Nessuno avrebbe mai scommeso un centesimo circa il ritorno sulle scene della band del frontman David Maier. Invece, reclutata da zero una nuova formazione, eccoli nuovamente on-the-road, con l’entusiasmo di un tempo… ed, ahimé, anche con le stesse idee.
“Nothing but the Truth” esce lo scorso fine febbraio per la tedesca Bret Hard Records e si attesta nuovamente ad esser una delle tante valide uscite thrash targate old school. Questa volta l’approccio è meno potente rispetto quanto concepito agli esordi. La band dà vita ad un thrash metal stile Testament anni Novanta, quelli più heavy, mescolando agli stessi un po’ di marciume teutonico, tanto per non perdere identità, per tenersi saldi alle proprie radici. Il disco ha ben poco da dire, ma è godibile. I brani scorrono via bene e sono ben distinguibili gli uni agli altri, segno questo del fatto che le idee ci sono state così come pure c’è stata una minima ricercatezza nel songwriting. Ascolterete sezioni soliste minimali, cori, accellerate, cambi di ritmo e non solo tirato ed insipido thrash metal per falliti copioni con manie di grandezza. Gli Spellbound ci credono e producono buona musica. Musica che sicuramente non scriverà la storia del genere né, con molta probabilità, si farà ricordare a lungo.

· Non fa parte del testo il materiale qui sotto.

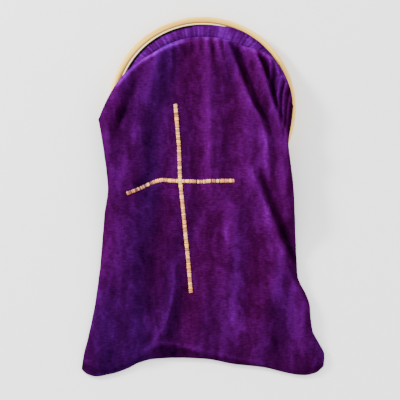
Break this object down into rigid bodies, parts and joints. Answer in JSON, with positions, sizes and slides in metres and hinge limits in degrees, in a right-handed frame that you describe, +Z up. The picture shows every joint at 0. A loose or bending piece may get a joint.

Bella la copertina che, anch’essa, riporta alla memoria i vari capolavori grafici di band quali Toxik, Whiplash, Uncle Slam e via dicendo. Non possiamo dire nulla riguardo ai contenuti del booklet in quanto in possesso della sola versione digitale.
In definitiva, non aspettatevi qualcosa che non abbiate già sentito. Il sound resta quello che ha fatto storia: ritornelli azzeccati, graffiante riffing in primo piano ed un parco suoni caustico al punto giusto. ‘New World Puppet’, ‘Broken Hope Society’ ed ‘Xecution Wave’ sono i brani che vi consigliamo di ascoltare prima di procedere all’acquisto. Onesto lavoro sporco.